Fans at Monza were visited with the prospect of the second Italian Grand Prix sprint in two days, with the Safety Car peeling off at the end of lap 30, with 23 more to run. Lando demonstrated the pace in the car by passing Leclerc before the second chicane immediately after the race resumed. More in hope than expectation, he asked the pit-wall if they would like him to make a race of it with Daniel. And didn’t seem too dejected when the instruction came back that the team was very happy with the positions and would like the drivers to build a gap over Pérez if they could. They managed to break the one-second gap and deny Pérez DRS and took the chequered flag line astern to secure our first win since 2012 and first one-two finish since 2010.

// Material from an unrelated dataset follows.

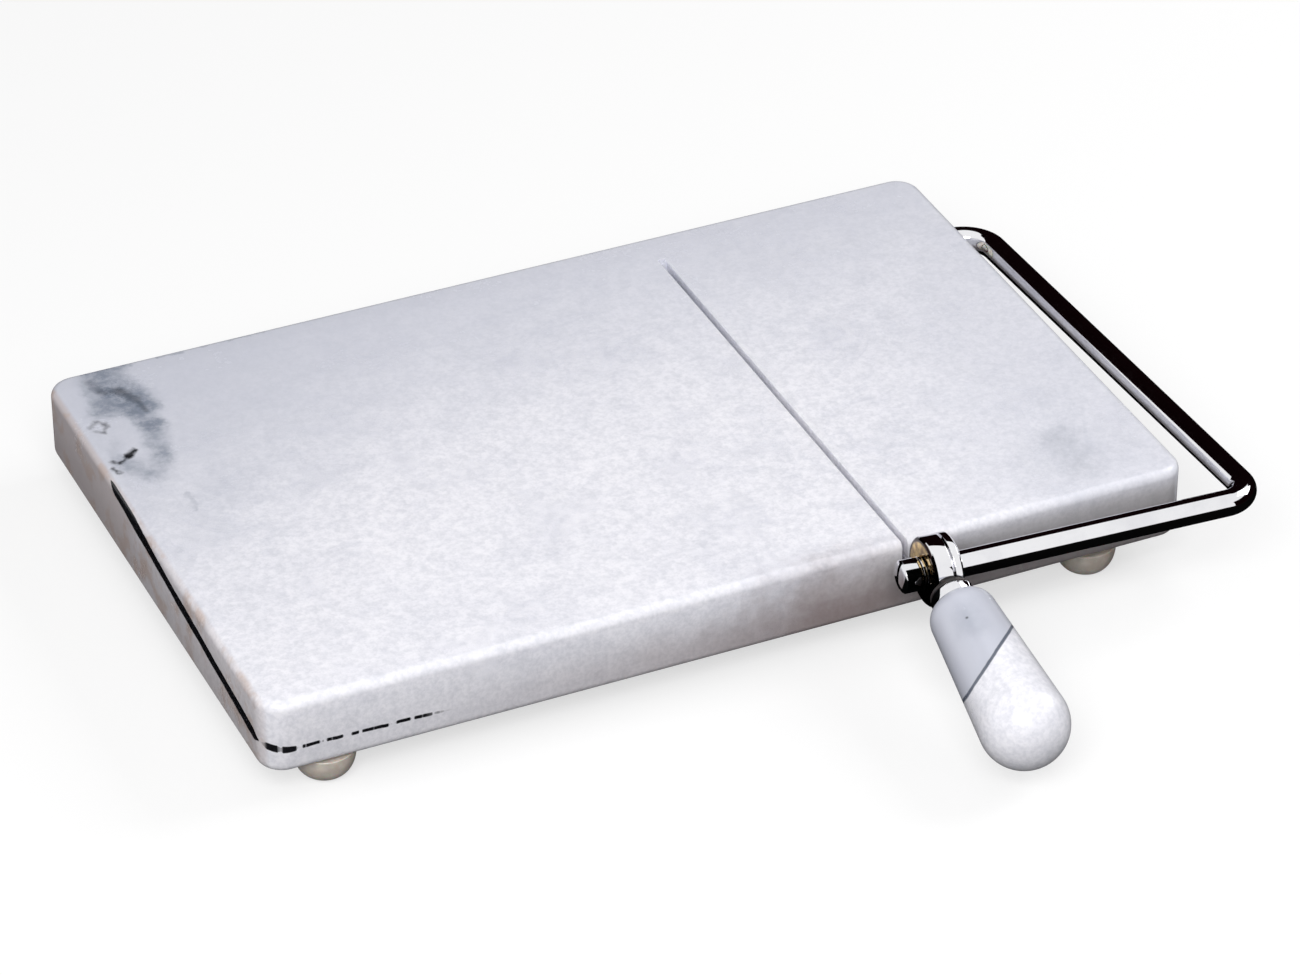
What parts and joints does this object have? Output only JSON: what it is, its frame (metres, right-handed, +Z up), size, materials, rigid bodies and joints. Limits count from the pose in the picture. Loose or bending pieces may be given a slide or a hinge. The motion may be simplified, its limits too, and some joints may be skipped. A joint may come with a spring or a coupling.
{
  "type": "foie gras slicer",
  "caption": "marble board wire slicer with a hinged chrome bow, a cutting wire in a saw cut and a marble handle",
  "frame": {"origin": "on the table, under the middle of the whole slicer's bounding box, with the bow at rest", "axes": "X along the board towards the bow's side leg, Y from the user towards the hinge, Z up"},
  "size_m": [0.2138, 0.1892, 0.0286],
  "materials": {
    "marble": "polished",
    "bumper": "translucent",
    "nylon": "satin",
    "chrome": "polished",
    "steel": "drawn",
    "brass": "turned"
  },
  "bodies": {
    "board": {"marble_board": "marble", "foot_front_left": "bumper", "foot_front_right": "bumper", "foot_rear_left": "bumper", "foot_rear_right": "bumper", "pivot_bush_outer": "nylon", "pivot_bush_inner": "nylon"},
    "arm": {"bow_rod": "chrome", "wire_hub": "chrome", "cutting_wire": "steel", "wire_crimp": "steel", "handle_stud": "steel", "handle_washer": "nylon", "handle_ferrule": "chrome", "handle_insert": "brass", "marble_handle": "marble"},
    "clamp_ring": {"clamp_washer": "chrome"},
    "clamp_knob": {"clamp_screw": "chrome"}
  },
  "joints": [
    {"name": "arm_lift", "type": "hinge", "parent": "board", "child": "arm", "pos_m": [0.06, 0.07557, 0.016], "axis": [-1, 0, 0], "range_deg": [0, 120]},
    {"name": "clamp_draw", "type": "slide", "parent": "arm", "child": "clamp_ring", "axis": [-0.9982, 0.0592, -0.0027], "range_m": [0, 0.001]},
    {"name": "clamp_turn", "type": "hinge", "parent": "clamp_ring", "child": "clamp_knob", "pos_m": [0.03058, -0.04233, 0.0213], "axis": [-0.9982, 0.0592, -0.0027], "range_deg": [0, 720]}
  ],
  "couplings": [
    {"joint": "clamp_turn", "follows": "clamp_draw", "rad_per_m": 12566}
  ]
}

Pack-down on Sunday night took rather longer than usual. There was a podium celebration to enjoy, a glass of something afterwards, followed by team photos and general nonsense in the pit-lane. For the strategists and race engineers there was also a lot of work to do: because the season and the complexion of the championship doesn’t pivot on one result, however good. One thing often mentioned in our strategy debriefs is that the effectiveness of the strategy can’t be judged by the race result. That applies just as much for a good one as for a bad one.

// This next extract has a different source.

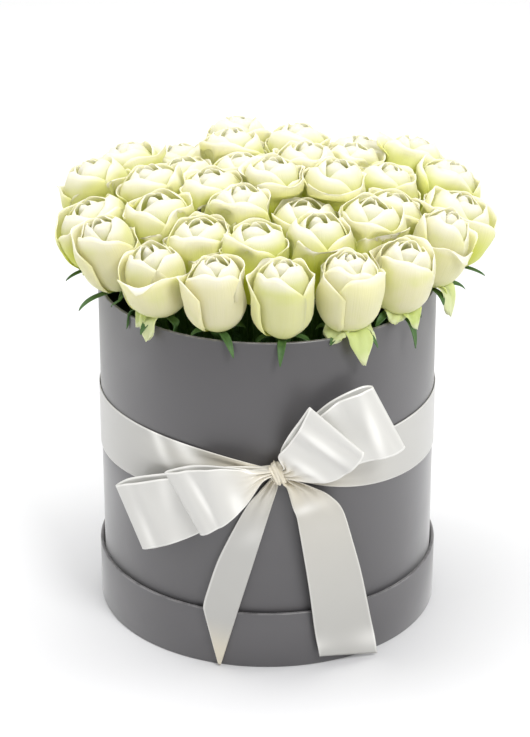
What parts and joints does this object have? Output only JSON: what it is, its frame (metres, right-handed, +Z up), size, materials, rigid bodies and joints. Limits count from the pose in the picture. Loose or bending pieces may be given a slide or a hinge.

“We followed the normal debrief procedure – just a little later than usual because we had difficulty finding the drivers!” concludes Randy. “We worked out what was good and what was bad in our race. Despite having a really good outcome, and a strategy that worked really well, it doesn’t mean there aren’t imperfections and things to learn from. The outcome is independent of the quality of the decisions and the executions. The Italian Grand Prix provided us with a lot of talking points.”